Jacob H. (Fullerton, CA)
The offseason is starting to take its toll on me, I'm just so eager for the season to start and see how well this team can play. September cant come fast enough. I do have a question for you though, specifically about the mailbag. I was just wondering if there is any chance for expansion in these weekly Q&A articles, perhaps more than just two times a week? My friend is a Packer fan, and they have a similar Q&A article called 'AskVic' that comes out everyday except Sunday. Now I realize that is a lot of writing for you so I wont go so far to ask for everyday, but maybe a Monday mailbag to start? Would love to hear your thoughts on this and if it is a possibility?
Bowen: Jacob, as much as I'd love to post them every day, I think we will stick with twice a week. I'd rather post two large volumes each week then maybe have a mailbag every day of just a couple of questions. Plus, we get a lot of repetitive questions so I can eliminate those throughout the two mailbags. Hopefully, the other content on Colts.com keeps you entertained early in the week until the first mailbag comes out on Wednesday.
Jeremy A. (Montgomery, AL)
I know the coaching staff and ultimately the beat writers can't specifically discuss what plans and/or schemes the Colts plan to employ this season, but when can we realistically expect to really see what they intend to do and how they plan to utilize their personnel? Also, fans and the talking heads alike have opined that we should go up tempo more often offensively. Will we finally get our wish this season?

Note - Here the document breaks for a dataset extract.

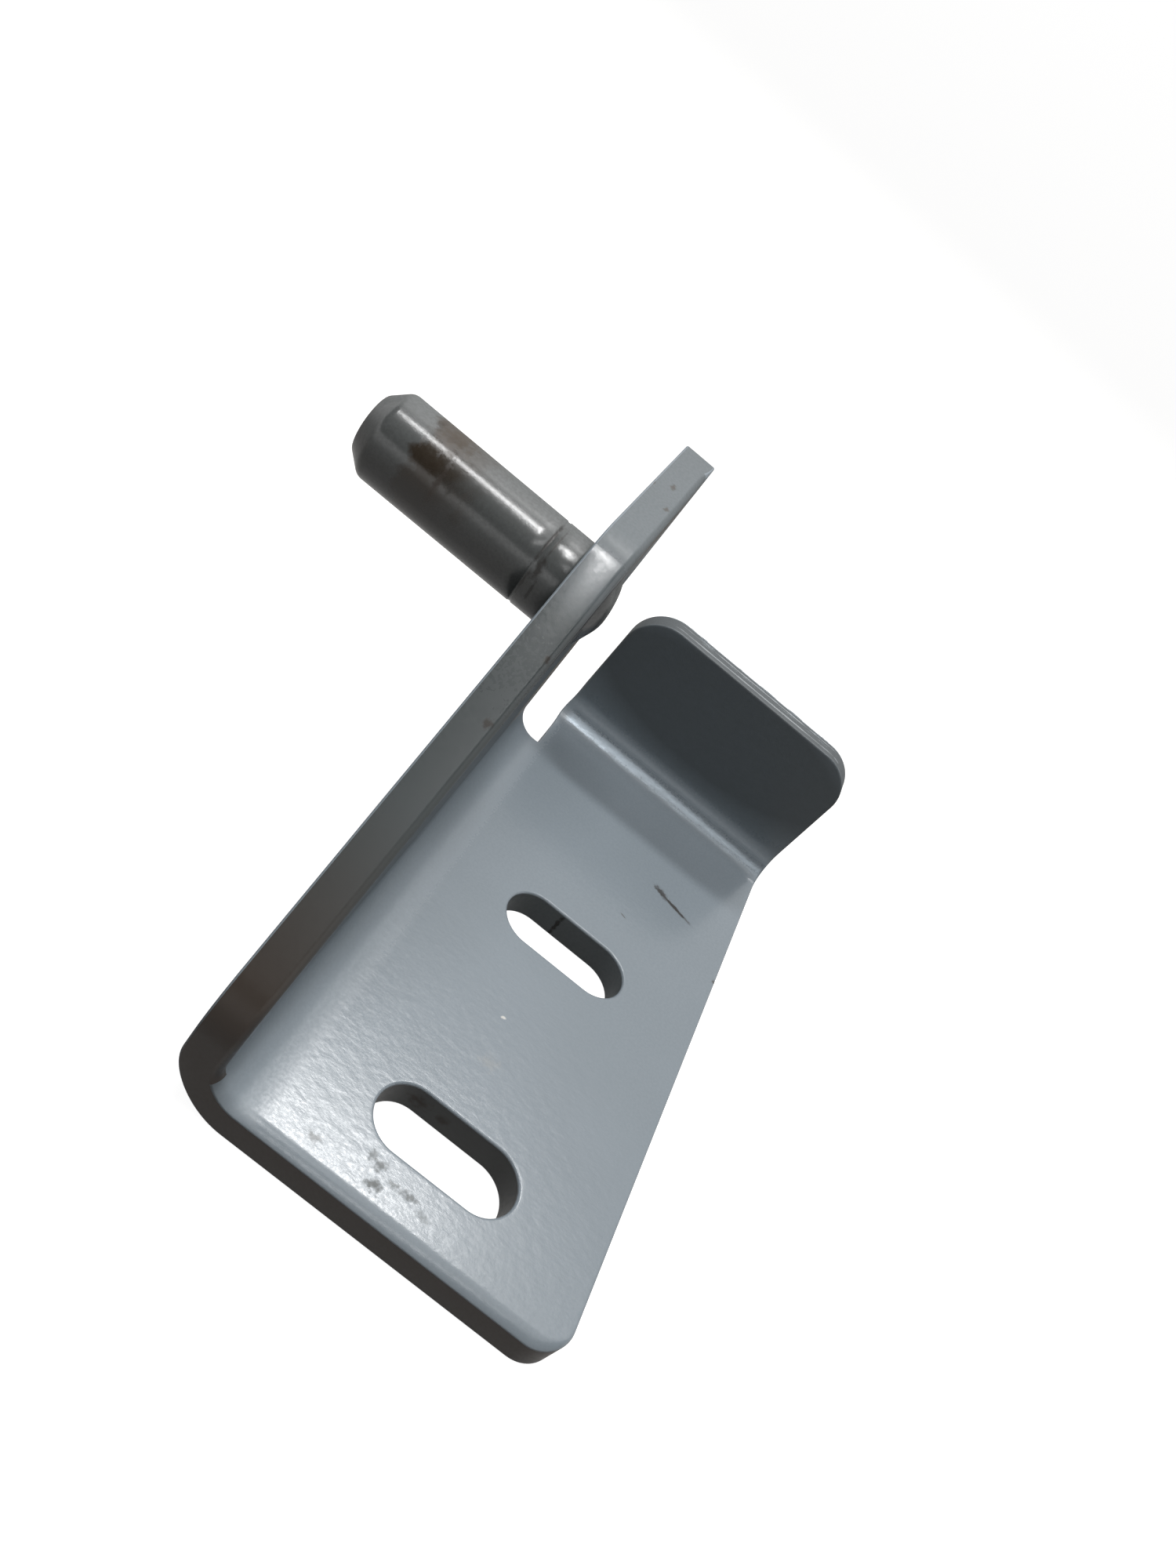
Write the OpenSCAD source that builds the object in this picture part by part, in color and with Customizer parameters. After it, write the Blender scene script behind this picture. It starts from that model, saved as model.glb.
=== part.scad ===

Bowen: I think you will start to see more and more glimpses in the next few weeks. Of course Training Camp will be when the true installs begin with guys practicing in full pads. But the Colts are now in the second half of their offseason program. Team drills are now permitted. Fans should get their first look at the new offense/defense on Wednesday, June 8 at the open minicamp practice inside of Lucas Oil Stadium. The up-tempo aspect of the offense could certainly be in play. Ultimately, we just don't have a great grasp of what Chud is going to do because he had healthy personnel for just one game last season.